547  

И эту, весьма правдоподобную, картину описывает с увлечением, ввинчивая колющие шурупы, как он любит и умеет. У нас только и будет свету в окне, что немцы. Славянство станет удобрением для германской культуры.

— ... Или Англия и Франция не могут сдержать гнева своих народов, заключат мир с Германией за наш счёт. Да почему Германии не поменять Эльзас-Лотарингию на Польшу с немецким принцем, Литву с немецким принцем, Украину с австрийским принцем?..

И вскинув свою чуткую голову — самое эффектное место речи, увы, всего лишь в кабинете Родзянки:

— Но сегодня мы переживаем день перелома. И если эта социалистическая демократия берётся за руль государственного корабля для того, чтобы спасти Россию, — пусть знает, что у неё не два врага, один на фронте, один в тылу: буржуазия не нанесёт ей удара в спину!

Присутствующие аплодируют, включая корреспондентов, и Маклаков тоже. (Хотя: а с чего эта социалистическая демократия да справится с рулём, — она когда-нибудь за него держалась? К чему она годна?) А Шульгин — с гордостью, сочно:

— Я всегда был — по воспитанию, по традиции, по склонности — монархистом. И вот я говорю: если новое правительство спасёт Россию — я стану республиканцем! Весьма возможно, нас совсем отодвинут — и в земствах, и в местном и в государственном управлении. Но я утверждаю, что мы, буржуи, предпочитаем быть париями в России, чем пользоваться какой угодно властью и привилегиями в стране, зависящей от Германии. Если эта социалистическая демократия сейчас выведет Россию из страшной беды — она выдержит такой экзамен, какого ещё не было в мировой истории.

У едкого, но впечатлительного Шульгина бывает в речах, когда голос тронут едва не до слёз:

— Я повторяю: мы предпочитаем быть нищими, но нищими в своей стране. Если вы можете сохранить нам эту страну и спасти её — раздевайте нас, мы об этом плакать не будем.

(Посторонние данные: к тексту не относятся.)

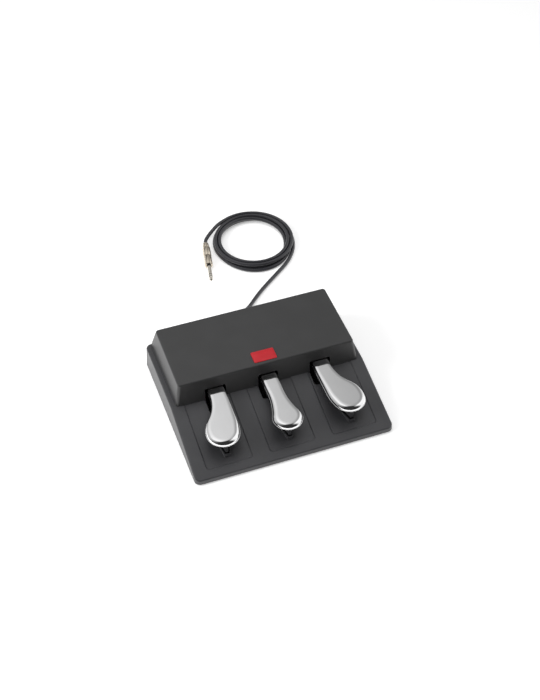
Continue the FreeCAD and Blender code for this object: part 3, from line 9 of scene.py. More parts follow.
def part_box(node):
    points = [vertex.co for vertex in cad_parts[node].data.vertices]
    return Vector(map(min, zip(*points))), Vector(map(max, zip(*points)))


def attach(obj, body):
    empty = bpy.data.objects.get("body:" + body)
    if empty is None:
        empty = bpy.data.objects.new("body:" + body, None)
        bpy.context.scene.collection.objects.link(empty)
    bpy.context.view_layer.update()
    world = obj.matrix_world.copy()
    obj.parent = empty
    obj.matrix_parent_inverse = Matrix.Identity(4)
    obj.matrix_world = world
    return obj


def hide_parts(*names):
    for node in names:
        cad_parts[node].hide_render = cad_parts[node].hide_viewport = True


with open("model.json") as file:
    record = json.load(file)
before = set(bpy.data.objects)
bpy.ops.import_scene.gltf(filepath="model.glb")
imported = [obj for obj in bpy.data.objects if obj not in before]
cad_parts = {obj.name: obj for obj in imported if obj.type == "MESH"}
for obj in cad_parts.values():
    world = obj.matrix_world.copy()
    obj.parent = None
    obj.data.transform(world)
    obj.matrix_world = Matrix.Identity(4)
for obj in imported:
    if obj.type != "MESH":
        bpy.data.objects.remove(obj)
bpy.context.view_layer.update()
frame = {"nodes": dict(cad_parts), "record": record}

# Sizes below are in millimetres and are scaled when a mesh or curve is made. The
# origin is on the floor under the middle of the housing, +X right, +Y back, +Z up.
MM = 0.001
SIDES = {"left": -1, "centre": 0, "right": 1}


# Nodes written as Python expressions

class Value:
    """A number that changes from place to place: expressions on it add Math nodes."""

    def __init__(self, graph, socket):
        self.graph = graph
        self.socket = socket

    def math(self, operation, first, second):
        return self.graph.add("ShaderNodeMath", {"operation": operation}, {0: first, 1: second})

    def __add__(self, other):
        return self.math("ADD", self, other)

    __radd__ = __add__

    def __sub__(self, other):
        return self.math("SUBTRACT", self, other)

    def __rsub__(self, other):
        return self.math("SUBTRACT", other, self)

    def __mul__(self, other):
        return self.math("MULTIPLY", self, other)

    __rmul__ = __mul__

    def over(self, low, high):
        """0 up to low, 1 from high, and smooth between them."""
        limits = {"Value": self, "From Min": low, "From Max": high}
        return self.graph.add("ShaderNodeMapRange", {"interpolation_type": "SMOOTHSTEP"}, limits)


class Graph:
    """A node tree that is built through one method."""

    def __init__(self, tree):
        self.tree = tree
        self.tree.nodes.clear()

    def add(self, kind, settings=None, values=None, output=0):
        node = self.tree.nodes.new(kind)
        for name, setting in (settings or {}).items():
            if name == "stops":
                self.set_stops(node.color_ramp, setting)
            else:
                setattr(node, name, setting)
        for name, value in (values or {}).items():
            if isinstance(value, Value):
                self.tree.links.new(value.socket, node.inputs[name])
            else:
                node.inputs[name].default_value = value
        return Value(self, node.outputs[output] if node.outputs else None)

    @staticmethod
    def set_stops(ramp, stops):
        while len(ramp.elements) < len(stops):
            ramp.elements.new(1.0)
        for element, (position, colour) in zip(ramp.elements, stops):
            element.position = position
            element.color = (*colour, 1.0)

    def likeness(self, first, second):
        """Cosine of the angle between two directions."""
        return self.add("ShaderNodeVectorMath", {"operation": "DOT_PRODUCT"}, {0: first, 1: second}, "Value")

    def toward(self, heading, direction, narrow, wide):
        """1 within narrow degrees of a direction, falling to 0 at wide degrees from it."""
        aim = Vector(direction).normalized()
        return self.likeness(heading, aim).over(math.cos(math.radians(wide)), math.cos(math.radians(narrow)))


class Finish(Graph):
    """One named material of the pedal unit."""

    def __init__(self, name):
        self.material = bpy.data.materials.new(name)
        self.material.use_nodes = True
        super().__init__(self.material.node_tree)
        self.place = self.add("ShaderNodeTexCoord", output="Object")

    def grain(self, size, detail=2.0, stretch=None):
        """Noise with grains of about size millimetres, drawn out along an axis by stretch."""
        place = self.place
        if stretch:
            drawn_out = {"Vector": place, "Scale": stretch}
            place = self.add("ShaderNodeMapping", {"vector_type": "TEXTURE"}, drawn_out)
        values = {"Vector": place, "Scale": 1 / (size * MM), "Detail": detail}
        return self.add("ShaderNodeTexNoise", None, values)

    def cells(self, size, feature="F1"):
        """Distances in a pattern of cells of about size millimetres."""
        values = {"Vector": self.place, "Scale": 1 / (size * MM)}
        return self.add("ShaderNodeTexVoronoi", {"feature": feature}, values, "Distance")

    def blend(self, share, first, second):
        """A colour between two colours."""
        ends = [(*end, 1.0) if isinstance(end, tuple) else end for end in (first, second)]
        values = {"Factor": share, 6: ends[0], 7: ends[1]}
        return self.add("ShaderNodeMix", {"data_type": "RGBA"}, values, 2)

    def relief(self, height, depth, under=None):
        """Normal of a surface whose height changes by depth millimetres."""
        values = {"Height": height, "Strength": 1.0, "Distance": depth * MM}
        if under is not None:
            values["Normal"] = under
        return self.add("ShaderNodeBump", None, values)

    def rounded(self, radius):
        """Normal that turns smoothly over edges, as if they had a radius in millimetres."""
        return self.add("ShaderNodeBevel", {"samples": 6}, {"Radius": radius * MM})

    def bent(self, rounded):
        """0 on open surfaces and up to 1 along edges."""
        normal = self.add("ShaderNodeNewGeometry", output="Normal")
        return (1.0 - self.likeness(rounded, normal)).over(0.01, 0.25)

    def surface(self, **values):
        """Principled shader: keyword base_color is its Base Color, coat_ior its Coat IOR."""
        named = {}
        for key, value in values.items():
            name = key.replace("_", " ").title().replace("Ior", "IOR")
            named[name] = (*value, 1.0) if isinstance(value, tuple) and len(value) == 3 else value
        shader = self.add("ShaderNodeBsdfPrincipled", None, named)
        self.add("ShaderNodeOutputMaterial", None, {"Surface": shader})
        return self.material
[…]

Кричат браво и аплодируют.

При сильных словах Шульгина волнение его начало передаваться Маклакову. И хотя Василий Алексеевич эти недели всё больше разума находил в том, чтобы держаться в стороне и ни во что не вмешиваться, — а вдруг захотелось ему сейчас выступить. Он нисколько не готовился, но это ему и не требовалось. Было нечто в сегодняшней минуте. (Хотя — к кому эти речи обращены? на кого повлияют?)

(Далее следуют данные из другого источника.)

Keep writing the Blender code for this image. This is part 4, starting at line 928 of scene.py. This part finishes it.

А пока выступали ещё. Октябрист и член Думского Комитета Савич. Маклаков, уже настраиваясь к речи, слышал лишь пунктирно:

— ... Сила массы начинает давить на представителей ума и государственного разума... Гражданская доблесть Милюкова, который своим уходом подчеркнул... Если даже меньшевики уже клеймятся как черносотенцы... Народ находится в чаду... Будут травить и Церетели... Я надеюсь, спасение придёт теперь, как и триста лет назад, не из гнилого Петрограда...

Родзянко заметил, что Маклаков хочет говорить, но уже дал слово думцу Александрову:

— ... Новая власть — последняя историческая карта, и если она будет бита, то ничего не останется... Чтобы народ не очнулся, лишь оказавшись в кандалах, надо ему говорить правду... Даже в Китае революция совершалась под знаком национального возрождения.

Теперь Родзянко обрадованно дал слово Маклакову. Василий Алексеевич мягко, неслышно вышел туда, вперёд, сохраняя меланхолическое выражение лица и тон.

— Я — не собирался говорить сегодня. Положение ясно, диагноз поставлен, и даже средства лечения. Но вот что: каким бы языком каждый из нас ни говорил, под ним скрывается главная мысль: неужели Россия недостойна той свободы, которую завоевала” ? Как Керенский, который — (осадить его, прославился чужими словами) — перефразировал старинную анафему Ивана Аксакова, воскликнувшего в минуту горя: „Вы не дети свободы, вы взбунтовавшиеся рабы!” Мысль, что Россия может оказаться недостойна свободы, которую она получила, — эта мысль заставила Керенского пожалеть, что он не умер раньше. Но для других эта мысль была не внезапно возникшим разочарованием, а только подтверждением их прежних горьких сомнений.

И губы его — не улыбались, но грустно намекали на улыбку жалости. Выговаривать „Россия оказалась недостойна свободы” — что ж оставалось от жизни их всех?

— Можно многих упрекать. А итог: Россия получила в день революции больше свободы, чем она могла вместить. И революция — погубила Россию.

Страшное беззвучие, не слышно дыхания. И собственного тоже.